** Task goal **
Gather each line of the entries below that includes "with".
________________________
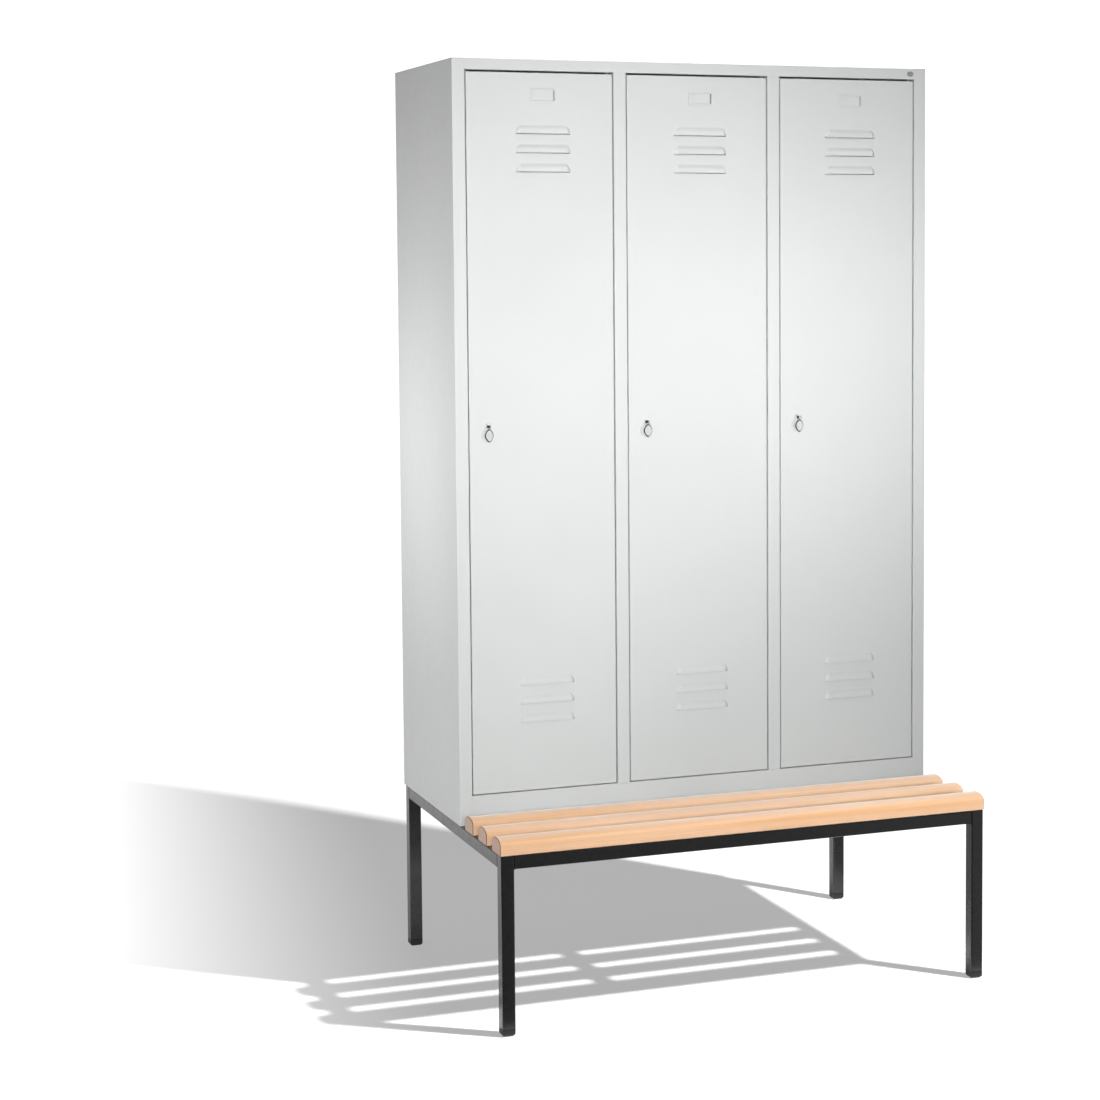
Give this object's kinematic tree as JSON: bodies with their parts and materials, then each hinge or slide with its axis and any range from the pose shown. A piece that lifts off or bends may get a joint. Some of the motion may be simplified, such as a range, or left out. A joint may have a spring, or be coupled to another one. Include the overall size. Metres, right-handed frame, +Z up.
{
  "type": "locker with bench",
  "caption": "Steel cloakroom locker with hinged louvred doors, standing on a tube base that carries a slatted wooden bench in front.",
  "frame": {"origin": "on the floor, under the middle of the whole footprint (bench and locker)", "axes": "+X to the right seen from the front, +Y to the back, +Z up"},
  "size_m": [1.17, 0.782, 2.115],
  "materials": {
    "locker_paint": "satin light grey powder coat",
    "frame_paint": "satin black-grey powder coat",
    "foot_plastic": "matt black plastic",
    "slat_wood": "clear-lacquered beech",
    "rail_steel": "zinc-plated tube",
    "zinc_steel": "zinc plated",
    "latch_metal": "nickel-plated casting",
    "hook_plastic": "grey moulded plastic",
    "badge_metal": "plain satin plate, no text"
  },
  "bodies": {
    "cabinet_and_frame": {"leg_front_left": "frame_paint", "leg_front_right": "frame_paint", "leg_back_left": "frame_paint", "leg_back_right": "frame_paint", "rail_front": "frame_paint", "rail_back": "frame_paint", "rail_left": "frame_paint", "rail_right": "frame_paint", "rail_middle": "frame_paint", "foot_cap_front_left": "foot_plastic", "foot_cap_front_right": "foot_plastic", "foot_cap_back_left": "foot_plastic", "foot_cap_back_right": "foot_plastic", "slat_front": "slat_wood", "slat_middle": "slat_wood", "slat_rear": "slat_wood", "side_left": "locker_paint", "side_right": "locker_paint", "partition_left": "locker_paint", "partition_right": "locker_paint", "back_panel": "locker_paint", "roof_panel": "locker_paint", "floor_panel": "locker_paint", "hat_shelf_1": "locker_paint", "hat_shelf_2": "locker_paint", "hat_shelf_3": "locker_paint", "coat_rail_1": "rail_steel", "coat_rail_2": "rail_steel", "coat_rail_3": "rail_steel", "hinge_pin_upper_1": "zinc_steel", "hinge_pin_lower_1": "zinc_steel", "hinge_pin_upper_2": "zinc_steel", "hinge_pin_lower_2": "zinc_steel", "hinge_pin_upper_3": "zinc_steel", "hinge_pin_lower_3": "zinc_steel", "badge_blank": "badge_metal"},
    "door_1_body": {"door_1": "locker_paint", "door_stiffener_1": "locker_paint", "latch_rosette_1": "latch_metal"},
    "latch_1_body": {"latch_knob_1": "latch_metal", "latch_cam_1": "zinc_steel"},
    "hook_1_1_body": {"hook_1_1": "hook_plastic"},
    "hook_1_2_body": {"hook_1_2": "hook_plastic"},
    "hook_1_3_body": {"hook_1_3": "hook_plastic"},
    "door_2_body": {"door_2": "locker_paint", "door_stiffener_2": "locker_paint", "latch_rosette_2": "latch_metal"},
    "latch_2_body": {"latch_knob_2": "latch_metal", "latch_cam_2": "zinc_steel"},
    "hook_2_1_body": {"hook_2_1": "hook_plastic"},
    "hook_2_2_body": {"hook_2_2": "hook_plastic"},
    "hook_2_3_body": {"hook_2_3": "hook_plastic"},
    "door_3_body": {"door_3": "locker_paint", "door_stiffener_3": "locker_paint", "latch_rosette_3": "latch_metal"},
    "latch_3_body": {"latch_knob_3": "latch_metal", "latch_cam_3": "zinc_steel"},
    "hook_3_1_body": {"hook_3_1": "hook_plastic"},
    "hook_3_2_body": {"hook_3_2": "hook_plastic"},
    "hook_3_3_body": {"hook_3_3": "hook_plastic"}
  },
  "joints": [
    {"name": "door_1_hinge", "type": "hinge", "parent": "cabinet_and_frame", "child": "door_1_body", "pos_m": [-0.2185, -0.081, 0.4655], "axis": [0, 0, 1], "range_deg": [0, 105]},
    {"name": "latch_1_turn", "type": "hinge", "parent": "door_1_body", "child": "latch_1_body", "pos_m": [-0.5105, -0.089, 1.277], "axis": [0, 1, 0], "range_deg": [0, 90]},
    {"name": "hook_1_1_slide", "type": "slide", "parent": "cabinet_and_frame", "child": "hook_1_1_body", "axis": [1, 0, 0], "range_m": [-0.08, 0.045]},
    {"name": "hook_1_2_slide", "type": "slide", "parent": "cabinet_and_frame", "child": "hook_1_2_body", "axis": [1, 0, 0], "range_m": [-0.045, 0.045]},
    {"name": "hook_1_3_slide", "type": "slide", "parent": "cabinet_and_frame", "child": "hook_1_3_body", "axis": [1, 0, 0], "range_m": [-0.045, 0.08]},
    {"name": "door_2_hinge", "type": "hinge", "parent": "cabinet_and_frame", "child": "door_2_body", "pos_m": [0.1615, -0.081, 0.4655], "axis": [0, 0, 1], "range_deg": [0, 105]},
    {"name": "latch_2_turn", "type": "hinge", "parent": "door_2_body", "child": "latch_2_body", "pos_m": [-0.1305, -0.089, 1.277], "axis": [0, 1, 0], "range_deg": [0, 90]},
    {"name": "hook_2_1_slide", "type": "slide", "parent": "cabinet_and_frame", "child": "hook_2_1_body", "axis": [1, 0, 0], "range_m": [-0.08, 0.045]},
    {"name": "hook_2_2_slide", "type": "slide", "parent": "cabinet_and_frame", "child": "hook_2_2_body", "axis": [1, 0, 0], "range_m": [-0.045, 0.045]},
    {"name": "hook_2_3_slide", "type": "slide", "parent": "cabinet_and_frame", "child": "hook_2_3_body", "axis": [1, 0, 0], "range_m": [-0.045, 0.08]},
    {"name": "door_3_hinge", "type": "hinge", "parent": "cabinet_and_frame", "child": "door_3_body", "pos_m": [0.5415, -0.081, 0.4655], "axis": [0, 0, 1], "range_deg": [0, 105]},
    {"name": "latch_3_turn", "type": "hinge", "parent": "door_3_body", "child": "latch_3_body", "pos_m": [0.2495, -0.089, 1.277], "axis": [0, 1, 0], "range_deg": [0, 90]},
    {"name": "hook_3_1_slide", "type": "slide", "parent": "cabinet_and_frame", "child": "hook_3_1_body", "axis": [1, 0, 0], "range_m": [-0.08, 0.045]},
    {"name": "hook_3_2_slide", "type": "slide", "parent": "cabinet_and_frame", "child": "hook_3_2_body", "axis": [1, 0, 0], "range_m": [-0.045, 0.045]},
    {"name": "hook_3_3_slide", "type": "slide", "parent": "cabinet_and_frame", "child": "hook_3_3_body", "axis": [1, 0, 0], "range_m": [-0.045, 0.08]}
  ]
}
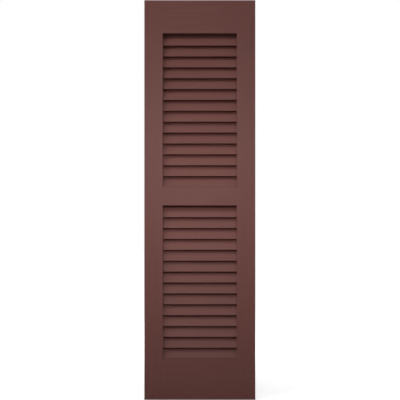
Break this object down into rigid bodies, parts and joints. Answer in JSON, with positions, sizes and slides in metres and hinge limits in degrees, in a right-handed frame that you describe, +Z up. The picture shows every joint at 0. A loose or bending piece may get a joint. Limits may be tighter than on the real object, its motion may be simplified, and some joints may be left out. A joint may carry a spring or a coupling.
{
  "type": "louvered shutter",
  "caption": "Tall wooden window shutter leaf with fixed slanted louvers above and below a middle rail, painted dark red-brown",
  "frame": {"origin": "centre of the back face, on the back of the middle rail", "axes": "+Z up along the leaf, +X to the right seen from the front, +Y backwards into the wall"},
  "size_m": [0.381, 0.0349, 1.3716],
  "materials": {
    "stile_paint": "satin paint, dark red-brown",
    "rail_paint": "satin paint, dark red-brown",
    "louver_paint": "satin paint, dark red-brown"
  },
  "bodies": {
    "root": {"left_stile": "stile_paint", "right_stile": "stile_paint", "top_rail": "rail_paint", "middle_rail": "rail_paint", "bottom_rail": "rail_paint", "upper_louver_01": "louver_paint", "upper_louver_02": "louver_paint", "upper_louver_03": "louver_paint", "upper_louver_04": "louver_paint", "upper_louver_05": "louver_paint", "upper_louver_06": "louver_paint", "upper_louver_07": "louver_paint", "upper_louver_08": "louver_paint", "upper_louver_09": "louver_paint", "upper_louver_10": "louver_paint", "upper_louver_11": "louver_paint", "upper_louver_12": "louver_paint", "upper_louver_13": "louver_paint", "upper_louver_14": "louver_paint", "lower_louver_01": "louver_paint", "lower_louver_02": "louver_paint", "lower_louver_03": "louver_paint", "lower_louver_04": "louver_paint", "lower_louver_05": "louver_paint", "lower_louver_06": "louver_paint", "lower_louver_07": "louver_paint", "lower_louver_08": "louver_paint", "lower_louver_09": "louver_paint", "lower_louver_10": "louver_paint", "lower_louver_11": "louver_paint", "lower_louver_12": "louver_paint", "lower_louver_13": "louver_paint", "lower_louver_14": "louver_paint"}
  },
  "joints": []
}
________________________
** Task answer **
Give this object's kinematic tree as JSON: bodies with their parts and materials, then each hinge or slide with its axis and any range from the pose shown. A piece that lifts off or bends may get a joint. Some of the motion may be simplified, such as a range, or left out. A joint may have a spring, or be coupled to another one. Include the overall size. Metres, right-handed frame, +Z up.
  "type": "locker with bench",
  "caption": "Steel cloakroom locker with hinged louvred doors, standing on a tube base that carries a slatted wooden bench in front.",
Break this object down into rigid bodies, parts and joints. Answer in JSON, with positions, sizes and slides in metres and hinge limits in degrees, in a right-handed frame that you describe, +Z up. The picture shows every joint at 0. A loose or bending piece may get a joint. Limits may be tighter than on the real object, its motion may be simplified, and some joints may be left out. A joint may carry a spring or a coupling.
  "caption": "Tall wooden window shutter leaf with fixed slanted louvers above and below a middle rail, painted dark red-brown",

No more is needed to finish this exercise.